Frei Guilherme Anselmo: A Bíblia não é uma âncora que nos prende ao passado, mas uma catapulta que nos projeta para a missão. Ela consola, mas nunca nos deixa parados: sempre nos envia. A esperança bíblica não é ingênua, mas nasce do enfrentamento do sofrimento e da injustiça. Quando o povo exilado ouviu de Isaías: “Eis que faço novas todas as coisas” (Is 43,19), renasceu a confiança de que até no deserto pode brotar vida. Essa é a esperança que sustenta jovens que enfrentam hoje tantas crises, desigualdades ou desesperança no futuro. A fé de Abraão, que “partiu sem saber para onde ia” (Hb 11,8), mostra que ter fé é ousar passos arriscados, mesmo em meio à incerteza. Para os jovens, significa acreditar que vale a pena apostar em relações autênticas, estudos consistentes e engajamento social, mesmo quando os resultados não aparecem de imediato. E a transformação social se revela em Atos dos Apóstolos, quando as primeiras comunidades “tinham tudo em comum e não havia necessitados entre eles” (At 4,34). A Palavra gerou uma prática concreta de solidariedade, desafiando a lógica do acúmulo. Esse testemunho mostra aos jovens que fé não é alienação, mas construção de novos modos de convivência, onde justiça e fraternidade são possíveis aqui e agora.  

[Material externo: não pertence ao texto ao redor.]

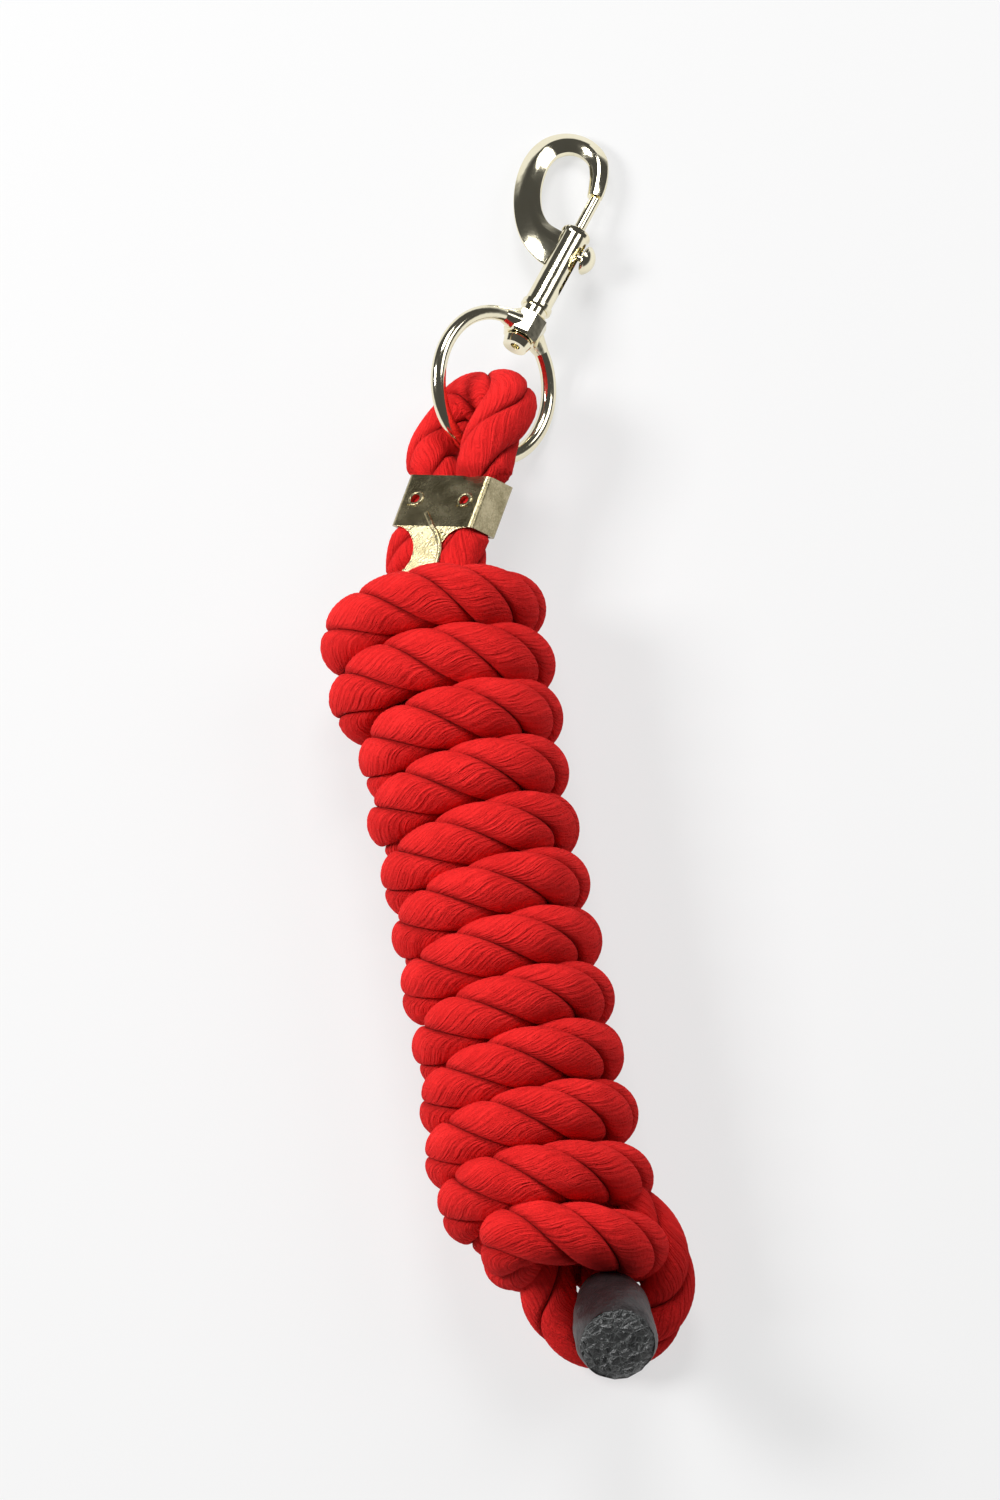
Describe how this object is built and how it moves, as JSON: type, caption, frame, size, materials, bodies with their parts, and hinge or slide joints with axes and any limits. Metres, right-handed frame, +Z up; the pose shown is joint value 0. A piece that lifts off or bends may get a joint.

MAGIS Brasil: Que mensagem gostaria de deixar aos jovens que desejam se aproximar mais da Palavra? 

Frei Guilherme Anselmo: Se você deseja se aproximar da Palavra, não a trate como um museu, mas como uma conversa viva. Abra-a com a mesma curiosidade com que abre uma mensagem de um amigo querido. Ela vai surpreender, incomodar e consolar. A Palavra não é apenas para padres e freiras, é para todos: estudantes, trabalhadores, artistas, sonhadores. Deixe que ela seja sua bússola. E lembre-se: Deus não fala em códigos indecifráveis, mas na língua da vida, onde cada escolha pode se tornar Evangelho encarnado. Não somos espectadores de um mundo em ruínas, mas construtores de novas possibilidades. Quem se deixa tocar pela Palavra, encontra coragem para transformar medo em esperança, dúvida em fé e egoísmo em solidariedade. Seja bem vindo e bem vinda às comunidades de leitores-ouvintes dos textos mais importantes que a humanidade já concebeu: a Bíblia.

Sobre o entrevistado 

Frei Guilherme Pereira Anselmo Júnior, SIA, é frade da Congregação inspirada em Inácio de Antioquia, padre, professor e pesquisador. Formado em Letras (com ênfase em grego), Filosofia e Teologia, possui mestrado em Teologia com foco em Bíblia e está atualmente em doutoramento em tradução de textos bíblicos. É professor no Pio XI (UNISAL) e no Colégio Paulo VI, em Mogi das Cruzes, e vigário da Paróquia Santa Suzana, no Morumbi. Sua trajetória une pesquisa acadêmica e experiência pastoral, tendo a Palavra de Deus como alimento espiritual e horizonte de missão.